The indictment that unquestioning acceptance of ecclesiastic authority invalidated the reasoning of those monastic scholars from a scientific standpoint is thus seen to be without foundation. We have, however, still to consider a particular form of it. The analytic nature of their reasoning has often been denied on the ground that their arguments can have been only arguments from authority: subject to the authority of the Pope as they were, they had no other method left of establishing or refuting a proposition than to adduce for or against it literary authorities recognized by that supreme authority.

But this is not so. The point can be cleared up by a reference to St. Thomas. He taught indeed that authority was of decisive importance in matters involving Revelation— namely, the authority of those to whom the revelations had been made—but he also taught that in everything else (and this includes, of course, the whole field of economics) any argument from authority was ‘extremely weak.’ Of course, the scholastics all quoted copiously, but so do we. They deferred to authority—where they agreed with it—more than we do because they emphasized cooperative rather than individual opinion and attached great importance to continuity of doctrine. But this is all.

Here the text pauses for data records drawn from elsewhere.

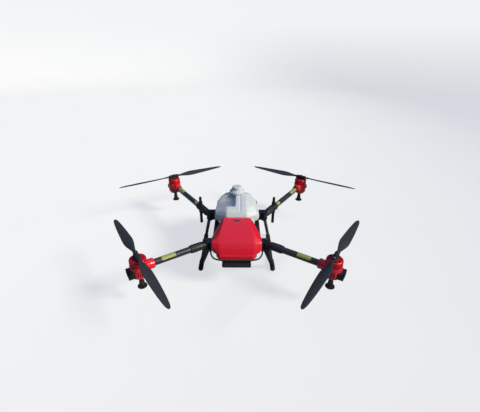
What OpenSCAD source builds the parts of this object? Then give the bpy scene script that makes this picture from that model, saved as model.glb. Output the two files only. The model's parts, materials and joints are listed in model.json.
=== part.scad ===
// Agricultural spray drone: a four-arm airframe with a lift-out tank, folding
// arms, two-blade folding propellers and a spinning-disc spray nozzle under
// each motor.  Millimetres, +Z up, nose towards -Y, skids standing on Z = 0.

/* [Layout] */
// Sideways distance from the centre line to each motor axis
motor_x = 550; // [540:1:600]
// Fore-and-aft distance from the rotor centre to each motor axis
motor_y = 550; // [540:1:600]
// Height of the arm tubes' centre line above the ground
arm_z = 285; // [280:1:300]
// Distance of the front folding hinges from the centre line
front_hinge_x = 190; // [188:1:194]
// How far the front folding hinges lie ahead of the rotor centre
front_hinge_y = 321; // [316:1:324]
// Distance of the rear folding hinges from the centre line
rear_hinge_x = 200; // [196:1:206]
// How far the rear folding hinges lie behind the rotor centre
rear_hinge_y = 45; // [40:1:50]

/* [Arms] */
// Outside diameter of the carbon arm tubes
arm_tube_d = 40; // [38:1:42]
// Wall thickness of the carbon arm tubes
arm_tube_wall = 2; // [1.5:0.5:3]
// Diameter of the hinge bolts
hinge_bolt_d = 12; // [10:1:14]
// Outside diameter of the hinge knuckles
knuckle_d = 44; // [42:1:46]
// Thickness of each fork plate
fork_plate_t = 8; // [6:1:9]

/* [Propellers] */
// Diameter of the circle swept by the blade tips
prop_d = 914; // [860:2:914]
// Distance from the motor axis to each blade's folding pivot
blade_pivot = 30; // [29:1:33]
// Diameter of the blade pivot bolts
blade_bolt_d = 8; // [6:1:8]
// Height of the propeller plane above the arm centre line
prop_plane = 85; // [85:1:90]
// Parked angle of the front propellers from the sideways axis
front_prop_angle = 56; // [50:1:60]
// Parked angle of the rear propellers from the sideways axis
rear_prop_angle = 31; // [25:1:35]

/* [Motor pods] */
// Outside diameter of the red motor covers
pod_d = 100; // [96:1:104]
// Outside diameter of the turning motor bells
bell_d = 96; // [90:1:96]
// Diameter of the spinning spray discs
disc_d = 57; // [50:1:60]

/* [Body] */
// Distance from the centre line to the outside face of each side rail
rail_outer_x = 154; // [152:1:155]
// Width of the side rails
rail_w = 24; // [20:1:24]
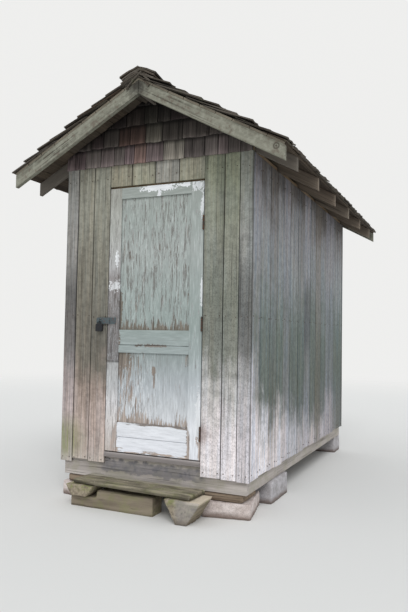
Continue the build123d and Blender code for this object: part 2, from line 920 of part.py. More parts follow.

With the monopoly of learning went the monopoly of ‘higher’ teaching. In the schools that were founded from the seventh century on, by temporal and spiritual lords, it was clerics who taught the tatters of Graeco-Roman science as well as theology and philosophical doctrines of their own—great teachers like Abelard attracted students and caused, occasionally, a lot of trouble for the controlling authorities. In some cases from these schools, in others independently, the self-governing ‘universities’ developed in the twelfth and thirteenth centuries—incorporated associations of either teachers, as in Paris, or students, as in Bologna, who before long grouped themselves into theological, philosophical, legal, and medical ‘faculties.’ At first, princes and bishops had no more to do with them than what was implied in the granting of corporative privileges and in religious supervision. Accordingly, the universities enjoyed a large measure of freedom and independence; they gave more scope to the individual teacher than do the mechanized universities of today; they were a meeting ground of all classes of society; and they were essentially international. But from the fourteenth century on, government foundations became increasingly frequent. Governments also acquired control of previously independent institutions. Eventually, this changed everything. Government influence not only made for the assertion of purely utilitarian aims but also for restriction of freedom, particularly, of course, in matters of political doctrine. But, precisely because of the power that stood behind the clerical teachers, the universities held their own fairly well until the religious split in the sixteenth century.